Savant: Yeah, that’s where I come from. That’s the background I have. I’m a painter and I draw. These days, I’m more into 3D animation. All the rules within visual arts on a computer stuff are the same rules as in music.

Creative Live: That there are no rules?

Savant: Exactly but I’m talking about the rules that makes it tasteful. You can make images that are just random and it would just be a mess. How do you make things emotional for people to connect to? That’s the art. It’s really a lot of math. I’m not talking about conventional math, I’m just talking about what rhythms work with what type of culture? What draws nears to that? You have to look at scenes, like what is New York like? What is Texas is into? You have to understand what cultures are into. And it’s not It’s not about “I want you to like me”. It’s like, “I want to make you happy and I’m trying to figure out how.” That’s what I’m doing. It’s science, but it’s more like party science, I guess. Party science!

Creative Live: Any words of wisdom for up and coming producers?

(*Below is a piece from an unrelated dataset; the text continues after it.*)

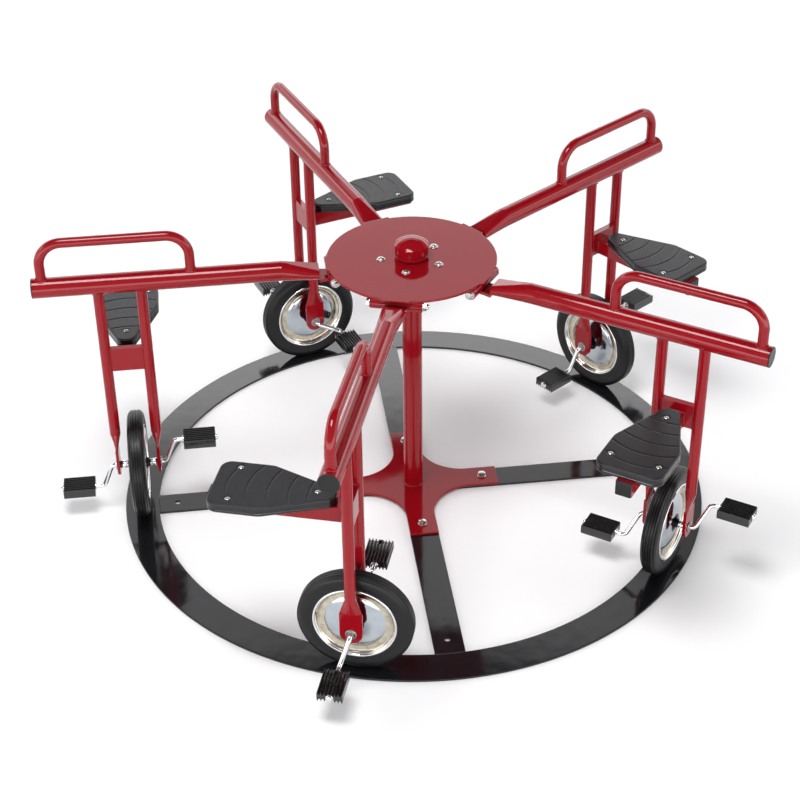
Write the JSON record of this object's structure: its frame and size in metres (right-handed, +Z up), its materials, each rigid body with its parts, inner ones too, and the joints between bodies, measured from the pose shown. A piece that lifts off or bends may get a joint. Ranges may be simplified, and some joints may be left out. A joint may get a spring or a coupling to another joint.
{
  "type": "merry go round",
  "caption": "Pedal carousel: a flat track ring with a central post, a turning hub with hinged arms, and on each arm a handle, a saddle and a pedalled wheel that rolls on the ring.",
  "frame": {"origin": "centre of the four ground anchor holes, on the ground under the post", "axes": "+Z up along the post; +X and +Y along two of the radial bars"},
  "size_m": [1.7943, 1.8238, 0.8407],
  "materials": {
    "red_powder_coat": "high gloss",
    "black_powder_coat": "high gloss",
    "zinc_fastener": "bright zinc plate",
    "turned_steel": "turned",
    "bearing_bronze": "machined",
    "chrome_steel": "polished",
    "black_plastic": "satin",
    "saddle_plastic": "fine leather grain",
    "tyre_rubber": "moulded",
    "pedal_rubber": "moulded"
  },
  "bodies": {
    "base": {"track_ring": "black_powder_coat", "radial_bars": "black_powder_coat", "base_cross": "red_powder_coat", "base_bolts": "zinc_fastener", "centre_post": "red_powder_coat", "spindle": "turned_steel", "spindle_fittings": "turned_steel"},
    "rotor": {"hub_sleeve": "red_powder_coat", "hub_bushes": "bearing_bronze", "hub_plate": "red_powder_coat", "hub_bolts": "zinc_fastener", "hub_cap": "red_powder_coat", "hinge_knuckles": "red_powder_coat", "hinge_bolts": "zinc_fastener"},
    "arm_1": {"arm_frame_1": "red_powder_coat", "end_plugs_1": "black_plastic", "saddle_1": "saddle_plastic", "station_fittings_1": "zinc_fastener"},
    "wheel_1": {"tyre_1": "tyre_rubber", "rim_1": "chrome_steel", "crank_1": "chrome_steel"},
    "outer_pedal_1": {"pedal_outer_1": "pedal_rubber"},
    "inner_pedal_1": {"pedal_inner_1": "pedal_rubber"},
    "arm_2": {"arm_frame_2": "red_powder_coat", "end_plugs_2": "black_plastic", "saddle_2": "saddle_plastic", "station_fittings_2": "zinc_fastener"},
    "wheel_2": {"tyre_2": "tyre_rubber", "rim_2": "chrome_steel", "crank_2": "chrome_steel"},
    "outer_pedal_2": {"pedal_outer_2": "pedal_rubber"},
    "inner_pedal_2": {"pedal_inner_2": "pedal_rubber"},
    "arm_3": {"arm_frame_3": "red_powder_coat", "end_plugs_3": "black_plastic", "saddle_3": "saddle_plastic", "station_fittings_3": "zinc_fastener"},
    "wheel_3": {"tyre_3": "tyre_rubber", "rim_3": "chrome_steel", "crank_3": "chrome_steel"},
    "outer_pedal_3": {"pedal_outer_3": "pedal_rubber"},
    "inner_pedal_3": {"pedal_inner_3": "pedal_rubber"},
    "arm_4": {"arm_frame_4": "red_powder_coat", "end_plugs_4": "black_plastic", "saddle_4": "saddle_plastic", "station_fittings_4": "zinc_fastener"},
    "wheel_4": {"tyre_4": "tyre_rubber", "rim_4": "chrome_steel", "crank_4": "chrome_steel"},
    "outer_pedal_4": {"pedal_outer_4": "pedal_rubber"},
    "inner_pedal_4": {"pedal_inner_4": "pedal_rubber"},
    "arm_5": {"arm_frame_5": "red_powder_coat", "end_plugs_5": "black_plastic", "saddle_5": "saddle_plastic", "station_fittings_5": "zinc_fastener"},
    "wheel_5": {"tyre_5": "tyre_rubber", "rim_5": "chrome_steel", "crank_5": "chrome_steel"},
    "outer_pedal_5": {"pedal_outer_5": "pedal_rubber"},
    "inner_pedal_5": {"pedal_inner_5": "pedal_rubber"}
  },
  "joints": [
    {"name": "rotor_spin", "type": "hinge", "parent": "base", "child": "rotor", "pos_m": [0, 0, 0.6], "axis": [0, 0, 1], "continuous": true},
    {"name": "arm_lift_1", "type": "hinge", "parent": "rotor", "child": "arm_1", "pos_m": [0.1618, 0.11756, 0.698], "axis": [0.5878, -0.809, 0], "range_deg": [0, 8]},
    {"name": "wheel_spin_1", "type": "hinge", "parent": "arm_1", "child": "wheel_1", "pos_m": [0.59544, 0.43261, 0.1483], "axis": [0.809, 0.5878, 0], "continuous": true},
    {"name": "outer_pedal_spin_1", "type": "hinge", "parent": "wheel_1", "child": "outer_pedal_1", "pos_m": [0.73394, 0.52269, 0.21778], "axis": [0.809, 0.5878, 0], "continuous": true},
    {"name": "inner_pedal_spin_1", "type": "hinge", "parent": "wheel_1", "child": "inner_pedal_1", "pos_m": [0.45693, 0.34253, 0.07882], "axis": [0.809, 0.5878, 0], "continuous": true},
    {"name": "arm_lift_2", "type": "hinge", "parent": "rotor", "child": "arm_2", "pos_m": [-0.0618, 0.19021, 0.698], "axis": [0.9511, 0.309, 0], "range_deg": [0, 8]},
    {"name": "wheel_spin_2", "type": "hinge", "parent": "arm_2", "child": "wheel_2", "pos_m": [-0.22744, 0.69998, 0.1483], "axis": [-0.309, 0.9511, 0], "continuous": true},
    {"name": "outer_pedal_spin_2", "type": "hinge", "parent": "wheel_2", "child": "outer_pedal_2", "pos_m": [-0.33971, 0.83699, 0.17565], "axis": [-0.309, 0.9511, 0], "continuous": true},
    {"name": "inner_pedal_spin_2", "type": "hinge", "parent": "wheel_2", "child": "inner_pedal_2", "pos_m": [-0.11517, 0.56297, 0.12095], "axis": [-0.309, 0.9511, 0], "continuous": true},
    {"name": "arm_lift_3", "type": "hinge", "parent": "rotor", "child": "arm_3", "pos_m": [-0.2, 0, 0.698], "axis": [0, 1, 0], "range_deg": [0, 8]},
    {"name": "wheel_spin_3", "type": "hinge", "parent": "arm_3", "child": "wheel_3", "pos_m": [-0.736, 0, 0.1483], "axis": [-1, 0, 0], "continuous": true},
    {"name": "outer_pedal_spin_3", "type": "hinge", "parent": "wheel_3", "child": "outer_pedal_3", "pos_m": [-0.901, 0.0061, 0.07857], "axis": [-1, 0, 0], "continuous": true},
    {"name": "inner_pedal_spin_3", "type": "hinge", "parent": "wheel_3", "child": "inner_pedal_3", "pos_m": [-0.571, -0.0061, 0.21803], "axis": [-1, 0, 0], "continuous": true},
    {"name": "arm_lift_4", "type": "hinge", "parent": "rotor", "child": "arm_4", "pos_m": [-0.0618, -0.19021, 0.698], "axis": [-0.9511, 0.309, 0], "range_deg": [0, 8]},
    {"name": "wheel_spin_4", "type": "hinge", "parent": "arm_4", "child": "wheel_4", "pos_m": [-0.22744, -0.69998, 0.1483], "axis": [-0.309, -0.9511, 0], "continuous": true},
    {"name": "outer_pedal_spin_4", "type": "hinge", "parent": "wheel_4", "child": "outer_pedal_4", "pos_m": [-0.29789, -0.85058, 0.08136], "axis": [-0.309, -0.9511, 0], "continuous": true},
    {"name": "inner_pedal_spin_4", "type": "hinge", "parent": "wheel_4", "child": "inner_pedal_4", "pos_m": [-0.15698, -0.54938, 0.21524], "axis": [-0.309, -0.9511, 0], "continuous": true},
    {"name": "arm_lift_5", "type": "hinge", "parent": "rotor", "child": "arm_5", "pos_m": [0.1618, -0.11756, 0.698], "axis": [-0.5878, -0.809, 0], "range_deg": [0, 8]},
    {"name": "wheel_spin_5", "type": "hinge", "parent": "arm_5", "child": "wheel_5", "pos_m": [0.59544, -0.43261, 0.1483], "axis": [0.809, -0.5878, 0], "continuous": true},
    {"name": "outer_pedal_spin_5", "type": "hinge", "parent": "wheel_5", "child": "outer_pedal_5", "pos_m": [0.75133, -0.49875, 0.20701], "axis": [0.809, -0.5878, 0], "continuous": true},
    {"name": "inner_pedal_spin_5", "type": "hinge", "parent": "wheel_5", "child": "inner_pedal_5", "pos_m": [0.43954, -0.36647, 0.08959], "axis": [0.809, -0.5878, 0], "continuous": true}
  ],
  "couplings": [
    {"joint": "wheel_spin_1", "follows": "rotor_spin", "ratio": -5.1831},
    {"joint": "wheel_spin_2", "follows": "rotor_spin", "ratio": -5.1831},
    {"joint": "wheel_spin_3", "follows": "rotor_spin", "ratio": -5.1831},
    {"joint": "wheel_spin_4", "follows": "rotor_spin", "ratio": -5.1831},
    {"joint": "wheel_spin_5", "follows": "rotor_spin", "ratio": -5.1831}
  ]
}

Savant: Listen, I believe if you want to be a really great producer, get a crappy laptop that doesn’t do what you want it to do and have that for 10 years and get really good on that laptop. Nothing is going to be a challenge for you after that, because you’re going to get your hands on an amazing equipment that doesn’t fail when you touch it. That’s how you get really good. You don’t get good by getting handed sh*t. You get good by challenging yourself all the time.